■ Do this
Extract, unchanged, each line of the listing below from its first line through the line that contains "links = round(lengths[-1]", inclusive, and nothing else.

■ Data excerpt
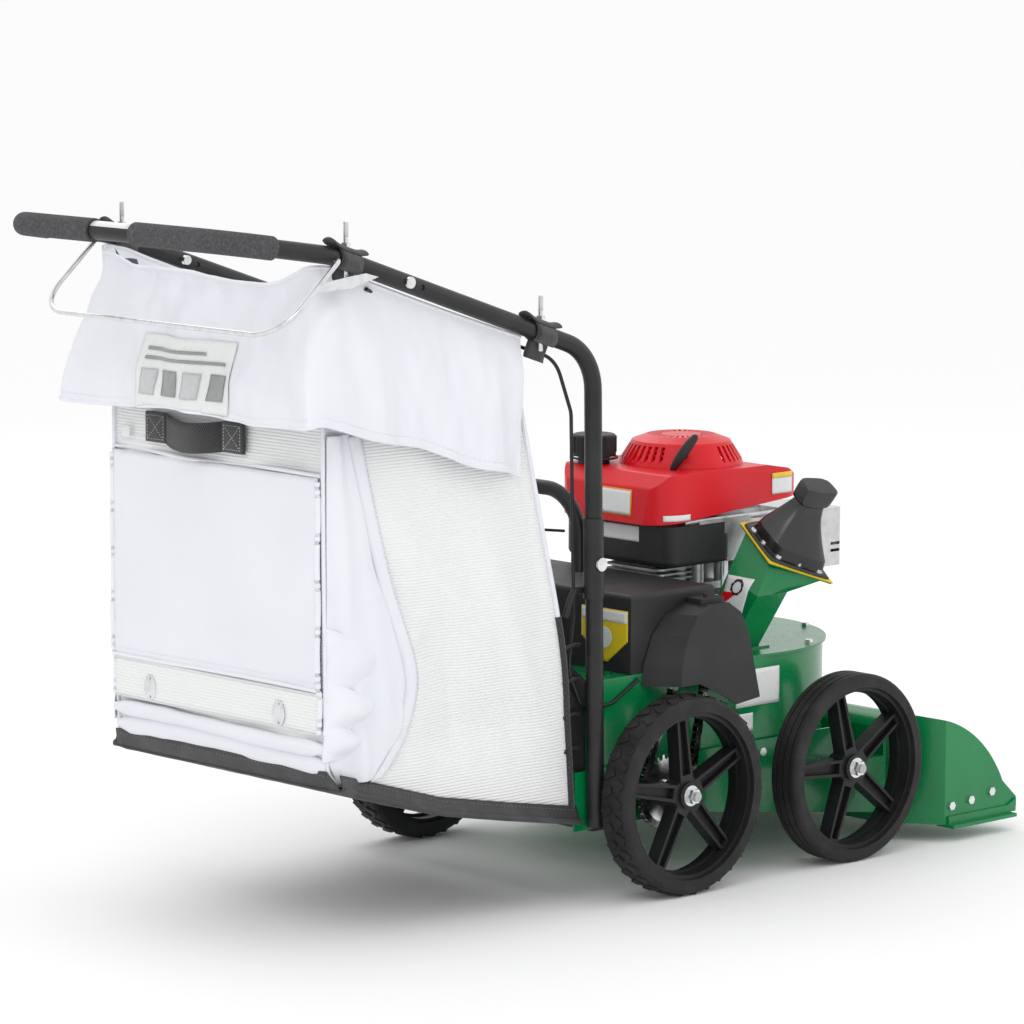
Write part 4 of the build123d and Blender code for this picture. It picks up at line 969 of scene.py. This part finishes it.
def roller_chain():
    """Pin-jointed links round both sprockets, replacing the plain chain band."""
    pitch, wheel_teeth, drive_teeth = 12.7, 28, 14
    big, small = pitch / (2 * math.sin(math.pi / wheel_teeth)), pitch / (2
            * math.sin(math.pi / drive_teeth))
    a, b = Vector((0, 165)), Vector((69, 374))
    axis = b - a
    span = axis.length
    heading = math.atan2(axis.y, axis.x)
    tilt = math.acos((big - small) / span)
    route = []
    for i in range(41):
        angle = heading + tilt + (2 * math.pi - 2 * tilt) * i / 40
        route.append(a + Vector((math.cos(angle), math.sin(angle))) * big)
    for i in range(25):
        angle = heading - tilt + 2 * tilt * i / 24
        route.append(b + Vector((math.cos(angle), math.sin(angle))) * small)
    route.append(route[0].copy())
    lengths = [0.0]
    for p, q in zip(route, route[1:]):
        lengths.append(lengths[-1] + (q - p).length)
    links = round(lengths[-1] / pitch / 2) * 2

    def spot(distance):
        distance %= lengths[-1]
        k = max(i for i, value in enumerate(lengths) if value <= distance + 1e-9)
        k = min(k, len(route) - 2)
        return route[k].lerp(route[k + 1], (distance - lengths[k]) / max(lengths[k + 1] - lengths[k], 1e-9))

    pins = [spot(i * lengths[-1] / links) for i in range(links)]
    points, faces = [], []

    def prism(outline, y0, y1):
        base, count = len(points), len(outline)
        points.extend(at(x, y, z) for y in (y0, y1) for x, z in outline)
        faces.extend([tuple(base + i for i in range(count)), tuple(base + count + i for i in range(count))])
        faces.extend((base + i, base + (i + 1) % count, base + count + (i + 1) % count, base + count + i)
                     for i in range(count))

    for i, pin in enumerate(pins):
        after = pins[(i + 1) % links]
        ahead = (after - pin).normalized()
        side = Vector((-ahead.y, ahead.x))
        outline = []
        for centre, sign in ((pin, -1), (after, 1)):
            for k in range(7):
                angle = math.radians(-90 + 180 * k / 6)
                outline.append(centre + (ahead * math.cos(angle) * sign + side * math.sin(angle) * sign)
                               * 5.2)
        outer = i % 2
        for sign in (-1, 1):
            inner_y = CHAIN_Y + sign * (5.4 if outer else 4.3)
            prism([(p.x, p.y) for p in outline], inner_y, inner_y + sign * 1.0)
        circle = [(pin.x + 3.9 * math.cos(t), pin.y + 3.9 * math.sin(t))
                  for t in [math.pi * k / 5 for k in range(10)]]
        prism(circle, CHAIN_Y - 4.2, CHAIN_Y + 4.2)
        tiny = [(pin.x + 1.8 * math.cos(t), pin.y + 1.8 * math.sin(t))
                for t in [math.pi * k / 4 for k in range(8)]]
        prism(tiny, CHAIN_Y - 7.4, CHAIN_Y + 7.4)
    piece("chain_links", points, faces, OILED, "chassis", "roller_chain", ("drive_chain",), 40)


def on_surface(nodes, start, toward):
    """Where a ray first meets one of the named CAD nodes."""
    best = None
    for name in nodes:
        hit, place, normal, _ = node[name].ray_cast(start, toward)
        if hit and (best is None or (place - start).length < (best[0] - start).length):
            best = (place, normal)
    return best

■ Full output
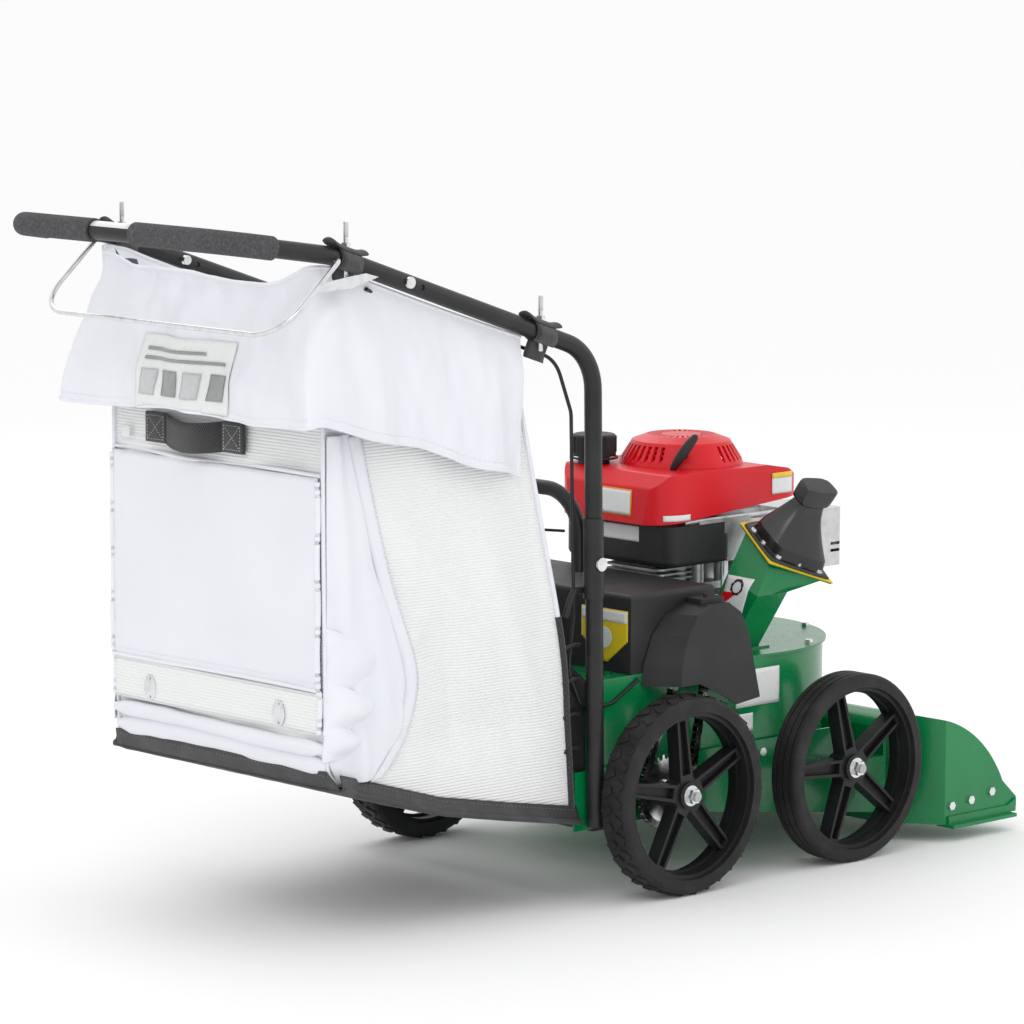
Write part 4 of the build123d and Blender code for this picture. It picks up at line 969 of scene.py. This part finishes it.
def roller_chain():
    """Pin-jointed links round both sprockets, replacing the plain chain band."""
    pitch, wheel_teeth, drive_teeth = 12.7, 28, 14
    big, small = pitch / (2 * math.sin(math.pi / wheel_teeth)), pitch / (2
            * math.sin(math.pi / drive_teeth))
    a, b = Vector((0, 165)), Vector((69, 374))
    axis = b - a
    span = axis.length
    heading = math.atan2(axis.y, axis.x)
    tilt = math.acos((big - small) / span)
    route = []
    for i in range(41):
        angle = heading + tilt + (2 * math.pi - 2 * tilt) * i / 40
        route.append(a + Vector((math.cos(angle), math.sin(angle))) * big)
    for i in range(25):
        angle = heading - tilt + 2 * tilt * i / 24
        route.append(b + Vector((math.cos(angle), math.sin(angle))) * small)
    route.append(route[0].copy())
    lengths = [0.0]
    for p, q in zip(route, route[1:]):
        lengths.append(lengths[-1] + (q - p).length)
    links = round(lengths[-1] / pitch / 2) * 2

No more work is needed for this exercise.